STATED GOAL - Reproduce each line exactly, including spacing and punctuation.

SUPPLIED MATERIAL -
——————

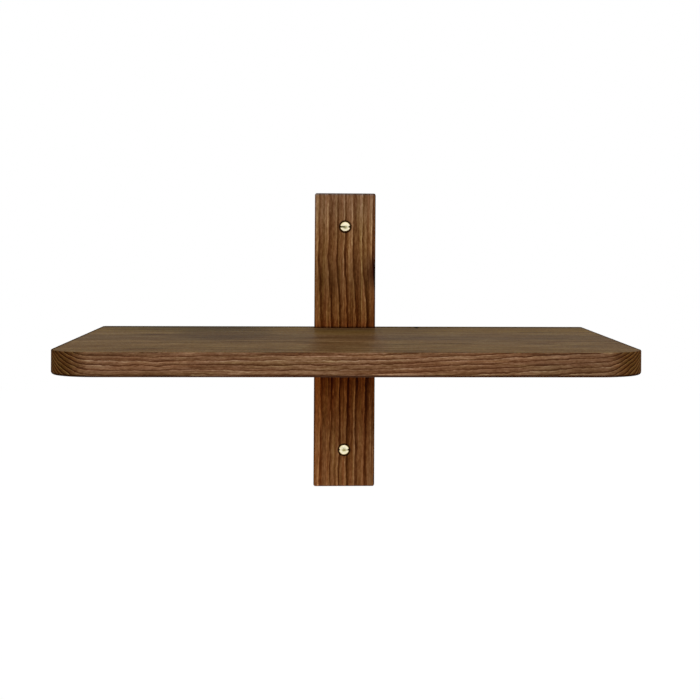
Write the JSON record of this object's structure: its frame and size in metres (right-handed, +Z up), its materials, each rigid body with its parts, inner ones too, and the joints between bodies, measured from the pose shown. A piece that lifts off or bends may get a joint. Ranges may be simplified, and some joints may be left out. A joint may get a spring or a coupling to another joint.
{
  "type": "wall shelf",
  "caption": "Hardwood wall shelf: a board with rounded front corners crosses an upright batten that slotted brass screws fix to the wall.",
  "frame": {"origin": "on the wall, on the centre line of the batten, halfway up the board's edge, which is also midway between the two wall screws", "axes": "+X along the board to the right as seen from the room, +Y into the wall, +Z up"},
  "size_m": [0.48, 0.2705, 0.289],
  "materials": {
    "shelf_wood": "satin oiled dark ring-porous hardwood",
    "batten_wood": "satin oiled dark ring-porous hardwood",
    "screw_brass": "polished brass",
    "screw_steel": "bright zinc-plated steel"
  },
  "bodies": {
    "root": {"shelf_board": "shelf_wood", "upright_batten": "batten_wood", "upper_wall_screw": "screw_brass", "lower_wall_screw": "screw_brass", "left_joint_screw": "screw_steel", "right_joint_screw": "screw_steel"}
  },
  "joints": []
}
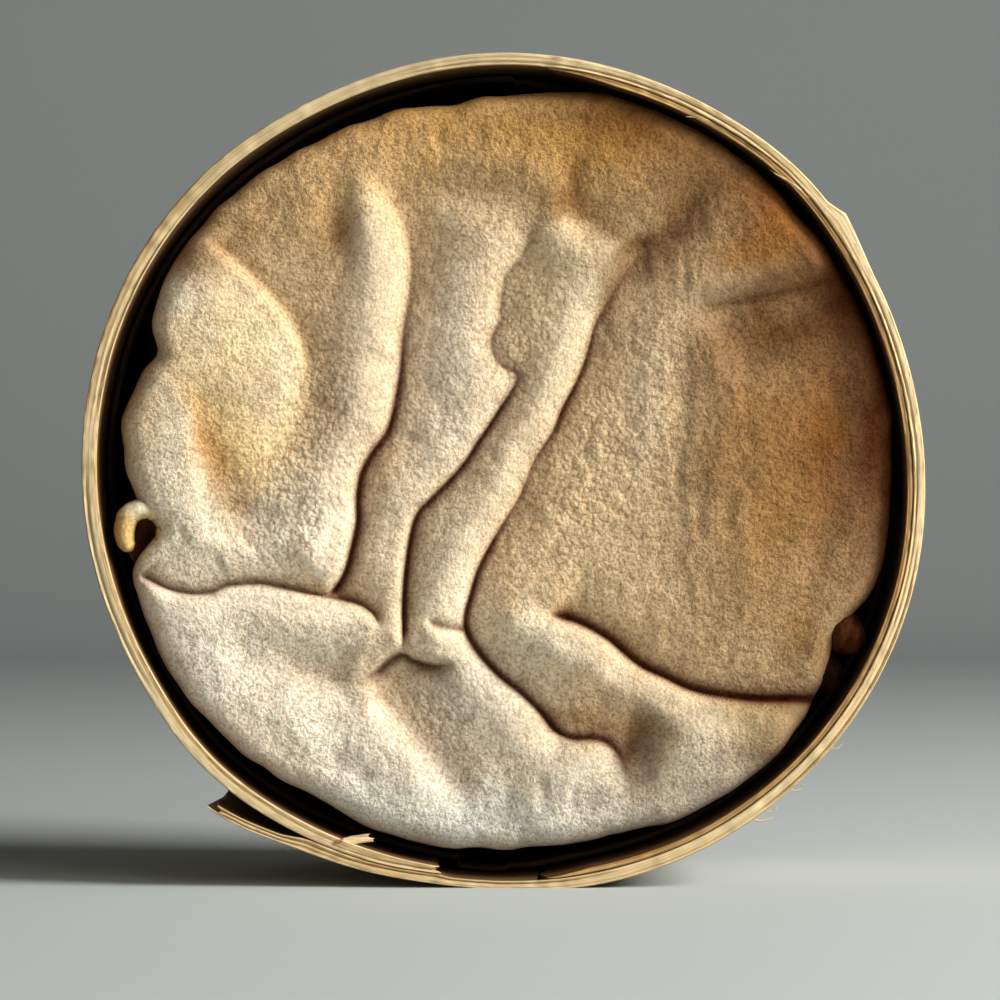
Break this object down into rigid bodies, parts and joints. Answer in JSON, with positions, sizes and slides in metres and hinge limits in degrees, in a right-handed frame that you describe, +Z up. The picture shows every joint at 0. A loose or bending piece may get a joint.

——————

OUTPUT -
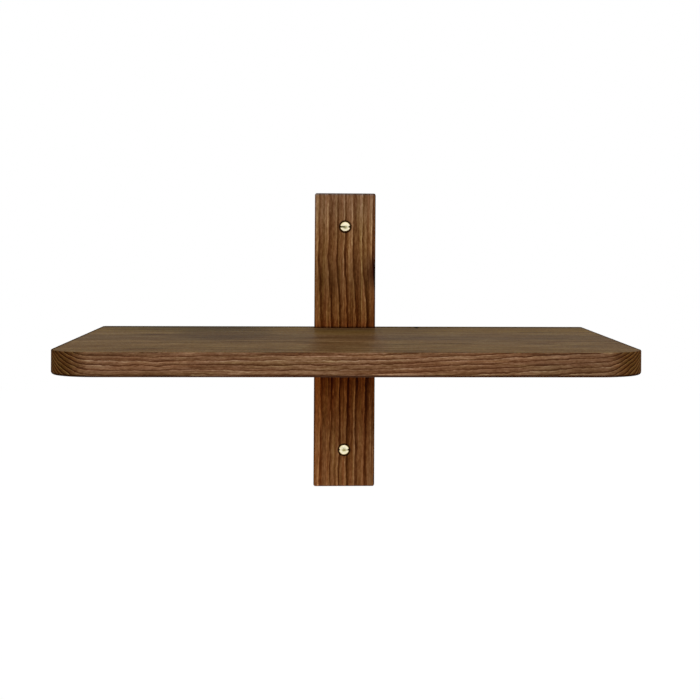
Write the JSON record of this object's structure: its frame and size in metres (right-handed, +Z up), its materials, each rigid body with its parts, inner ones too, and the joints between bodies, measured from the pose shown. A piece that lifts off or bends may get a joint. Ranges may be simplified, and some joints may be left out. A joint may get a spring or a coupling to another joint.
{
  "type": "wall shelf",
  "caption": "Hardwood wall shelf: a board with rounded front corners crosses an upright batten that slotted brass screws fix to the wall.",
  "frame": {"origin": "on the wall, on the centre line of the batten, halfway up the board's edge, which is also midway between the two wall screws", "axes": "+X along the board to the right as seen from the room, +Y into the wall, +Z up"},
  "size_m": [0.48, 0.2705, 0.289],
  "materials": {
    "shelf_wood": "satin oiled dark ring-porous hardwood",
    "batten_wood": "satin oiled dark ring-porous hardwood",
    "screw_brass": "polished brass",
    "screw_steel": "bright zinc-plated steel"
  },
  "bodies": {
    "root": {"shelf_board": "shelf_wood", "upright_batten": "batten_wood", "upper_wall_screw": "screw_brass", "lower_wall_screw": "screw_brass", "left_joint_screw": "screw_steel", "right_joint_screw": "screw_steel"}
  },
  "joints": []
}
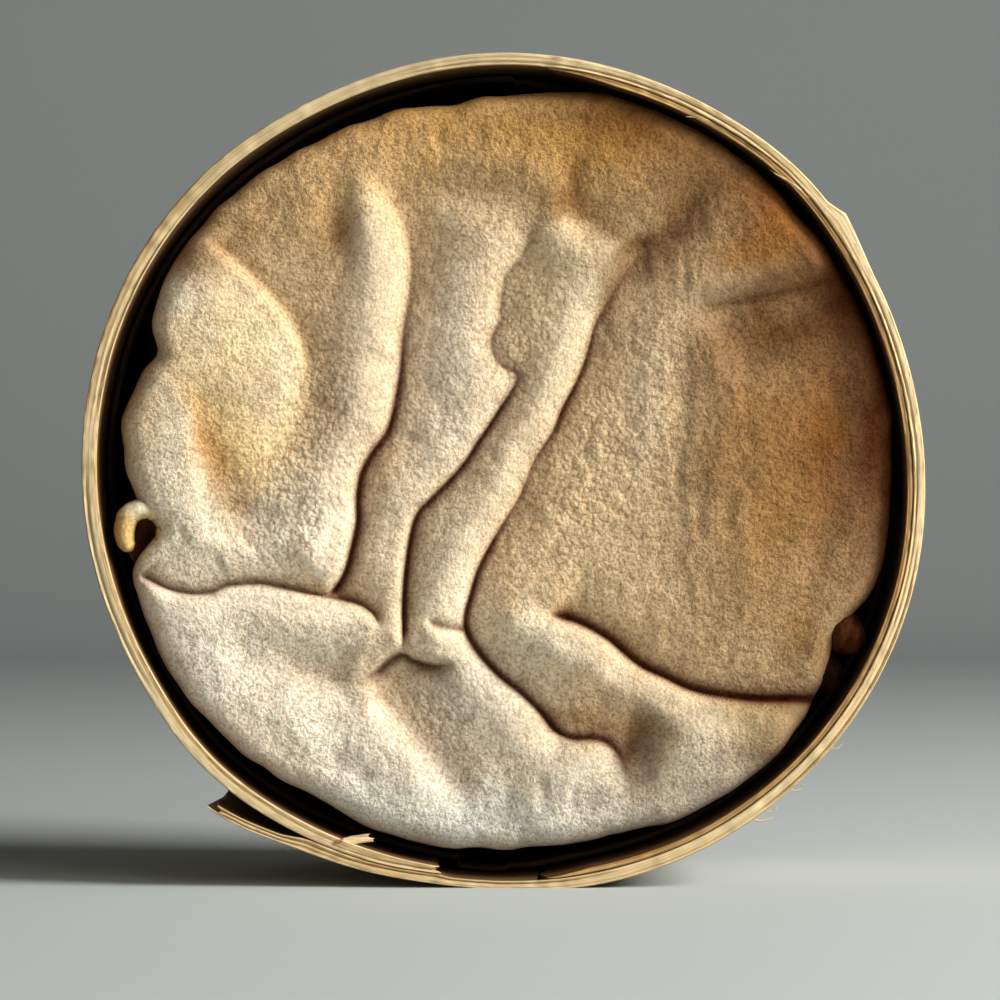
Break this object down into rigid bodies, parts and joints. Answer in JSON, with positions, sizes and slides in metres and hinge limits in degrees, in a right-handed frame that you describe, +Z up. The picture shows every joint at 0. A loose or bending piece may get a joint.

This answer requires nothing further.